I think I may need some time to dive more deeper

ncoghlan commented 6 hours ago

@gaogaotiantian I'm not currently investigating this one (my initial investigation was mostly to work out how the test suite had missed it, which turned out to be the "frame proxy must outlive its creating evaluation loop" criterion for hitting the crash). It would have been nice if the problem had been obvious merely on reading the code, but alas, the cause (whatever it turns out to be) isn't that simple.

@Zheaoli That's definitely an interesting find.
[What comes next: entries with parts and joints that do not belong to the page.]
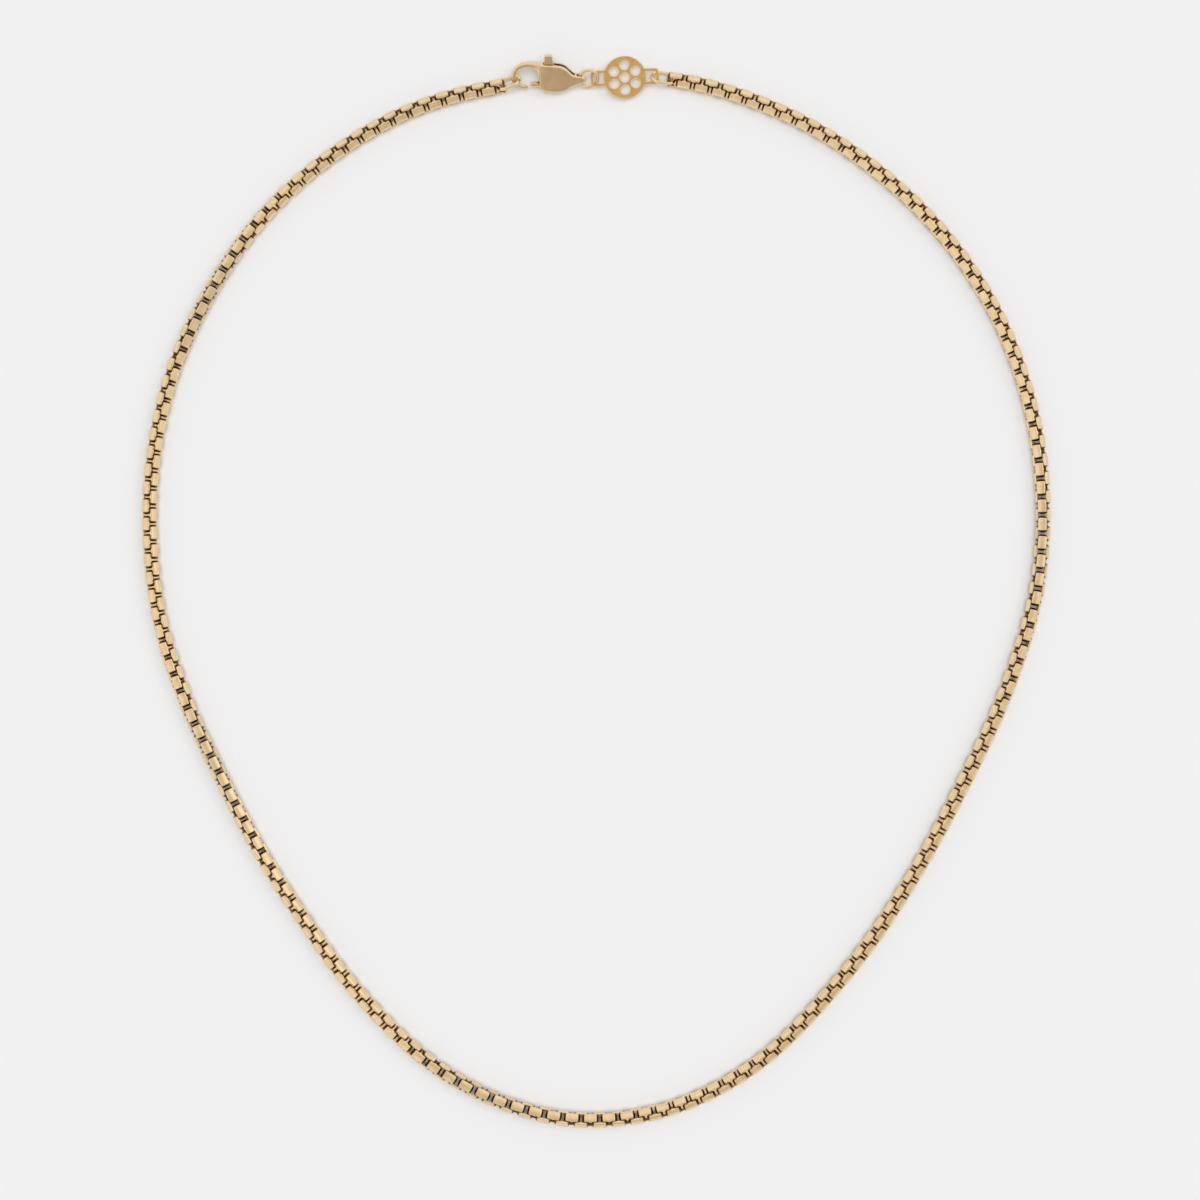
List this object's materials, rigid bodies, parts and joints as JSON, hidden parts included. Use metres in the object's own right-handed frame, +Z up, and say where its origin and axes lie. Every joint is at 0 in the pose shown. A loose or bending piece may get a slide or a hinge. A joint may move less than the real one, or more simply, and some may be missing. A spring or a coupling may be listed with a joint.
{
  "type": "box chain necklace",
  "caption": "Gold-coloured round box chain necklace lying in an open loop, closed at the back by a lobster clasp, a jump ring, oval end rings and a pierced round charm.",
  "frame": {"origin": "middle of the loop's outline, on the surface that the chain lies on", "axes": "+Y from the front of the chain to the clasp, +X to the right as seen from above, +Z up off the surface"},
  "size_m": [0.1508, 0.1776, 0.0042],
  "materials": {
    "chain_gold": "bright gold plating",
    "ring_gold": "polished gold plating",
    "charm_gold": "fine matte gold plating",
    "clasp_gold": "satin gold plating with polished edges"
  },
  "bodies": {
    "root": {"chain": "chain_gold", "box_link_left": "chain_gold", "box_link_right": "chain_gold", "end_ring_left": "ring_gold", "end_ring_right": "ring_gold", "jump_ring": "ring_gold", "charm": "charm_gold", "clasp_body": "clasp_gold", "pivot_pin": "clasp_gold"},
    "lever": {"clasp_lever": "clasp_gold"}
  },
  "joints": [
    {"name": "lever_hinge", "type": "hinge", "parent": "root", "child": "lever", "pos_m": [-0.00756, 0.08426, 0.00158], "axis": [0, 0.454, -0.891], "range_deg": [0, 22], "stiffness_Nm_per_rad": 0.005, "springref_deg": -20.05}
  ]
}
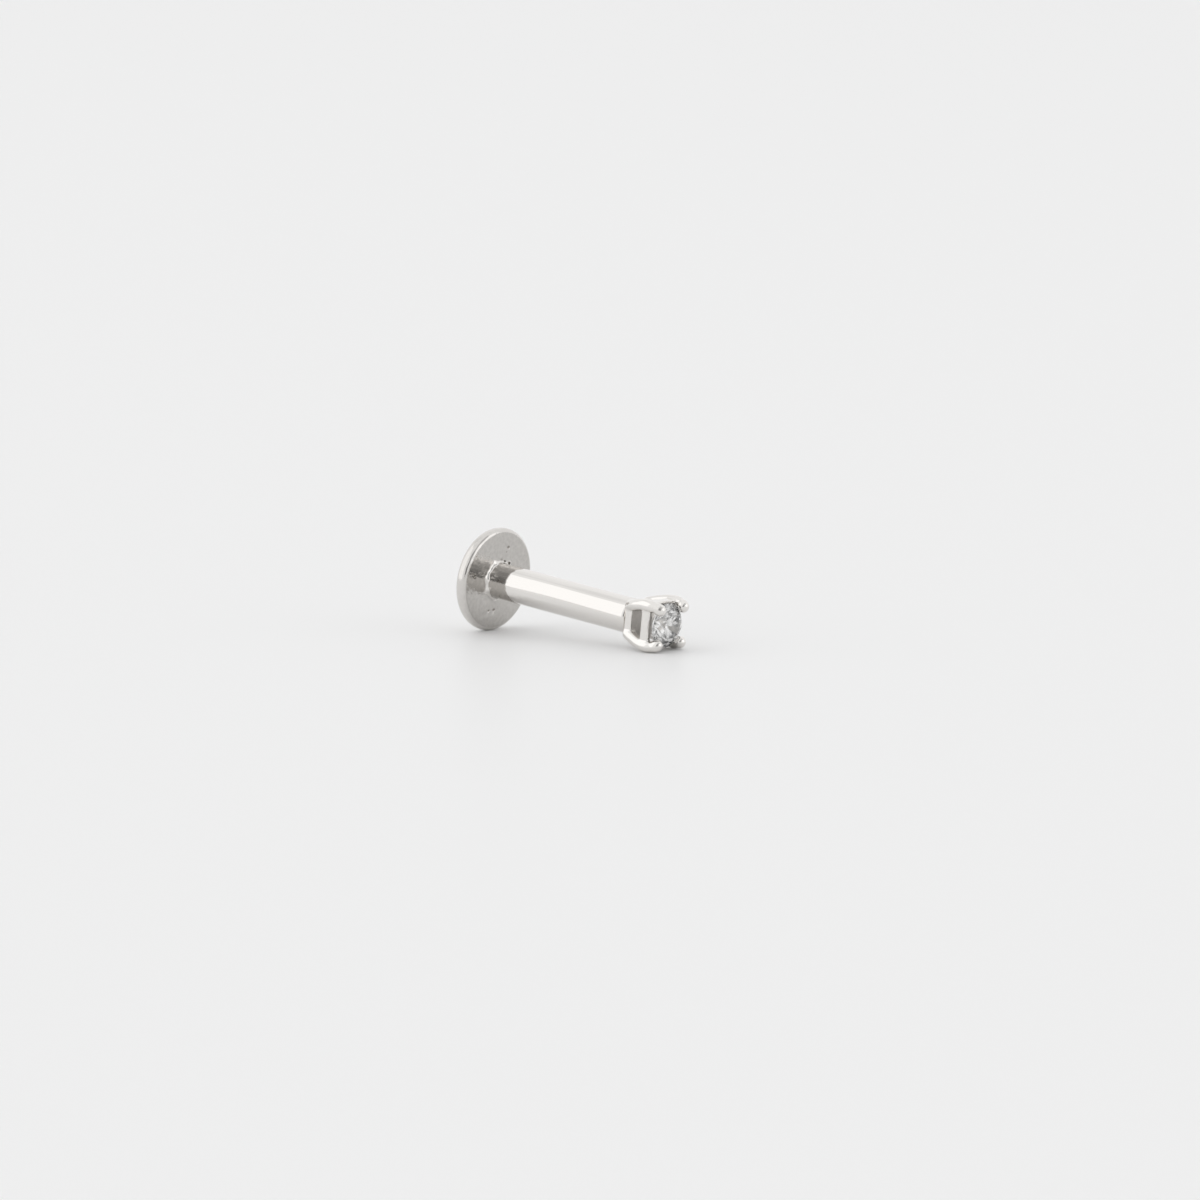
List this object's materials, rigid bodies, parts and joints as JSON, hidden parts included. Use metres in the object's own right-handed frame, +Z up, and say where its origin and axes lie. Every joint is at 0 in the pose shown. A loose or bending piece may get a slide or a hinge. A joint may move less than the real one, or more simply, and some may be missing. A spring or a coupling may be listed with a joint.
{
  "type": "flat-back helix stud earring",
  "caption": "Flat-back labret stud for the ear's helix: a round disc soldered to a straight post, with a square four-claw head that holds one round clear stone.",
  "frame": {"origin": "on the level surface that the stud lies on, under the middle of its bounding box", "axes": "+X from the disc towards the stone, level, with the post dipping 6.7 degrees below it; +Y level across the stud; +Z up"},
  "size_m": [0.0084, 0.0036, 0.0035],
  "materials": {
    "white_gold": "polished white gold, slightly warm",
    "clear_stone": "clear, brilliant cut"
  },
  "bodies": {
    "root": {"labret_post": "white_gold", "claw_head": "white_gold", "stone": "clear_stone"}
  },
  "joints": []
}
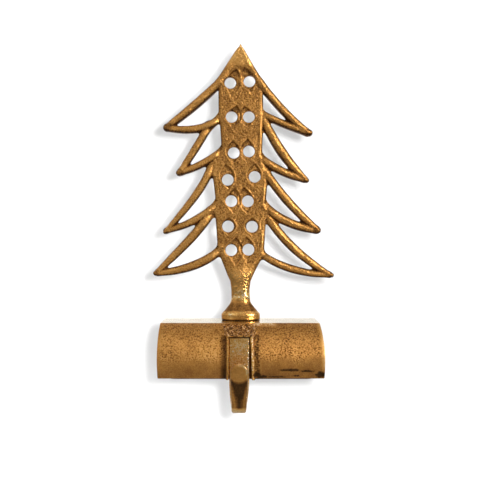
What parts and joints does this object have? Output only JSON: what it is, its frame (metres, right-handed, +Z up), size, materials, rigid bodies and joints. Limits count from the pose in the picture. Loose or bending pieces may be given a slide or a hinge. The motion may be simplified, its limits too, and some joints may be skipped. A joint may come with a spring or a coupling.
{
  "type": "mantel stocking holder",
  "caption": "Weighted brass mantel stocking holder: openwork evergreen silhouette on a rounded block base, with an upturned hook in front",
  "frame": {"origin": "centre of the felt's underside, on the plane where the holder stands on the mantel", "axes": "+X to the right seen from the front, -Y to the front where the hook hangs, +Z up"},
  "size_m": [0.1086, 0.0553, 0.213],
  "materials": {
    "cast_brass": "antiqued as-cast",
    "zinc_steel": "zinc plated",
    "felt": "pressed felt"
  },
  "bodies": {
    "root": {"base_casting": "cast_brass", "tree_casting": "cast_brass", "stocking_hook": "cast_brass", "tree_screw": "zinc_steel", "tree_washer": "zinc_steel", "hook_screw": "zinc_steel", "hook_washer": "zinc_steel", "felt_pad": "felt"}
  },
  "joints": []
}
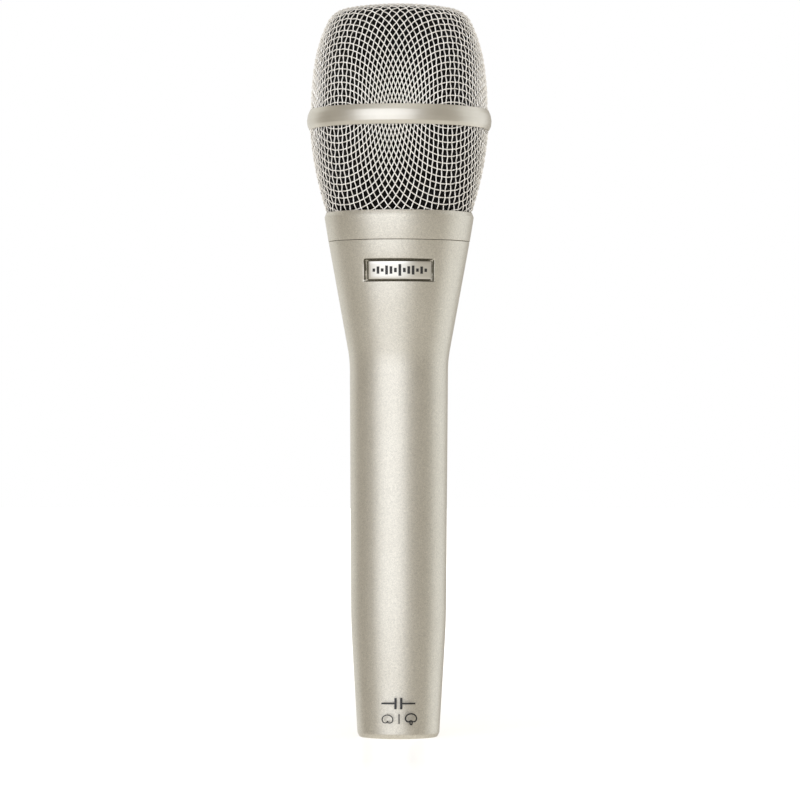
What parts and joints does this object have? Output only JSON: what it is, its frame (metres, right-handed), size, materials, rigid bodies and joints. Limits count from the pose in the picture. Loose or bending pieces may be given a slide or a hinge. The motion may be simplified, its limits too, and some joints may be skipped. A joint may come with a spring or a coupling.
{
  "type": "handheld vocal microphone",
  "caption": "Handheld stage microphone with a flared cone body, a screw-on woven wire grille with a middle band, a capsule on a rubber mount and a recessed pin connector in its tail.",
  "frame": {"origin": "on the body's axis at the connector end's flat rim, which the microphone stands on", "axes": "+Z along the body from the connector end to the grille's crown; -Y is the badge side, +X the right of someone facing the badge"},
  "size_m": [0.0482, 0.0482, 0.191],
  "materials": {
    "champagne_paint": "satin pale champagne enamel with a fine metallic grain",
    "champagne_ring": "satin turned aluminium, champagne tinted",
    "badge_metal": null,
    "mesh_wire": "bright woven steel wire, champagne lacquer",
    "lining_wire": "fine dull woven wire",
    "dark_foam": "black open-cell foam",
    "black_rubber": "matt black rubber",
    "nickel": "turned nickel plate",
    "black_steel": "black oxide steel",
    "black_plastic": "matt black moulded plastic",
    "white_plastic": "off-white moulded plastic",
    "gold_contact": "gold-plated brass",
    "gold_film": "gold-sputtered film",
    "brass": "plain turned brass",
    "green_board": "green solder-masked laminate",
    "red_film": "red dipped film",
    "capacitor_sleeve": "dark shrink sleeve",
    "cable_red": "red lead insulation",
    "cable_black": "black lead insulation",
    "cable_white": "white lead insulation"
  },
  "bodies": {
    "handle": {"handle_shell": "champagne_paint", "badge_plate": "badge_metal", "threaded_neck": "nickel", "head_plate": "black_plastic", "head_screw_1": "black_steel", "head_screw_2": "black_steel", "head_screw_3": "black_steel", "connector_insert": "black_plastic", "pin_1": "gold_contact", "pin_2": "gold_contact", "pin_3": "gold_contact", "insert_set_screw": "black_steel", "preamp_board": "green_board", "board_frame": "black_plastic", "board_screw_1": "nickel", "board_screw_2": "nickel", "electrolytic_capacitor_1": "capacitor_sleeve", "electrolytic_capacitor_2": "capacitor_sleeve", "electrolytic_capacitor_3": "capacitor_sleeve", "film_capacitor": "red_film", "amplifier_chip": "black_plastic", "input_transistor": "black_plastic", "coupling_inductor": "black_plastic", "output_header": "white_plastic", "capsule_header": "white_plastic", "ground_spring": "brass", "switch_housing": "black_plastic", "shock_mount": "black_rubber", "output_lead_1": "cable_black", "output_lead_2": "cable_red", "output_lead_3": "cable_white", "capsule_lead_1": "cable_red", "capsule_lead_2": "cable_white", "capsule_lead_3": "cable_black"},
    "gasket": {"grille_gasket": "black_rubber"},
    "windscreen": {"foam_liner": "dark_foam"},
    "grille": {"grille_collar": "champagne_paint", "grille_band": "champagne_ring", "lower_mesh": "mesh_wire", "upper_mesh": "mesh_wire", "lower_lining": "lining_wire", "upper_lining": "lining_wire"},
    "capsule": {"capsule_cradle": "black_plastic", "rear_clamp_ring": "brass", "rear_diaphragm": "gold_film", "rear_backplate": "brass", "insulator_ring": "white_plastic", "front_backplate": "brass", "front_diaphragm": "gold_film", "front_clamp_ring": "brass", "capsule_sleeve": "nickel", "capsule_grid": "nickel", "front_terminal_screw": "gold_contact", "rear_terminal_screw": "gold_contact"},
    "pattern_slider": {"switch_slider": "white_plastic"}
  },
  "joints": [
    {"name": "grille_lift_off", "type": "slide", "parent": "handle", "child": "gasket", "axis": [0, 0, 1], "range_m": [0, 0.07]},
    {"name": "grille_thread_rise", "type": "slide", "parent": "gasket", "child": "windscreen", "axis": [0, 0, 1], "range_m": [0, 0.00301]},
    {"name": "grille_unscrew", "type": "hinge", "parent": "windscreen", "child": "grille", "pos_m": [0, 0, 0.129], "axis": [0, 0, 1], "range_deg": [0, 1080]},
    {"name": "capsule_float", "type": "slide", "parent": "handle", "child": "capsule", "axis": [0, 0, 1], "range_m": [-0.0008, 0.0008], "stiffness_N_per_m": 2000, "springref_m": 0.0002, "deforming": ["shock_mount"]},
    {"name": "pattern_switch_slide", "type": "slide", "parent": "handle", "child": "pattern_slider", "axis": [1, 0, 0], "range_m": [0, 0.002]}
  ],
  "couplings": [
    {"joint": "grille_thread_rise", "follows": "grille_unscrew", "m_per_rad": 0.00015915}
  ]
}
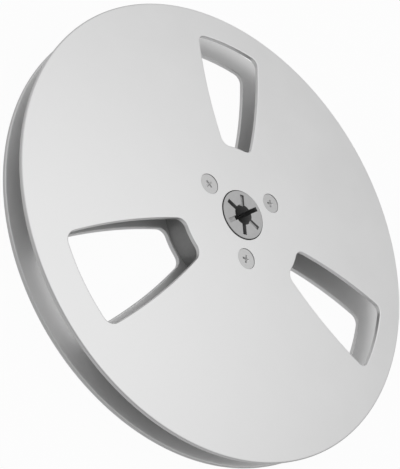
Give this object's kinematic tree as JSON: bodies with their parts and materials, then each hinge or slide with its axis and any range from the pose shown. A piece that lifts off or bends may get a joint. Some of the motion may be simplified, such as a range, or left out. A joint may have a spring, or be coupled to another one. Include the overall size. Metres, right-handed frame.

It suggests we might be inadvertently creating a reference cycle somewhere, and that commit happened to change exactly when the cycle gets collected. (The locals proxy isn't supposed to be getting involved in any cycles that aren't explicitly created in the Python code, but there's clearly something unexpected going on, so inadvertently created cycles can't be ruled out in advance)

ncoghlan commented 5 hours ago

Something that occurred to me is whether it might be something the specialising interpreter is doing with the refcount handling (or the generator frame state management), rather than being inherent in the C code itself.

It's the fact that this works:

    exec("gen = g()", locals=ns)
    exec("snapshot, live_locals = next(gen)", locals=ns)
    print(ns)

while this potentially crashes:

    exec("snapshot, live_locals = next(g())", locals=ns)
    print(ns)

that got me thinking in that direction, as the only substantive difference I can see between the two versions is that in the second form, g() never leaves the eval loop's stack (it is fed directly into the subsequent next() call), while in the first form it does (since it is bound to gen in the first eval loop).

If the eval loop ends up clearing a generator frame state it doesn't actually own when the eval loop terminates in the second scenario, that would explain that state being gone when the frame proxy tries to access it.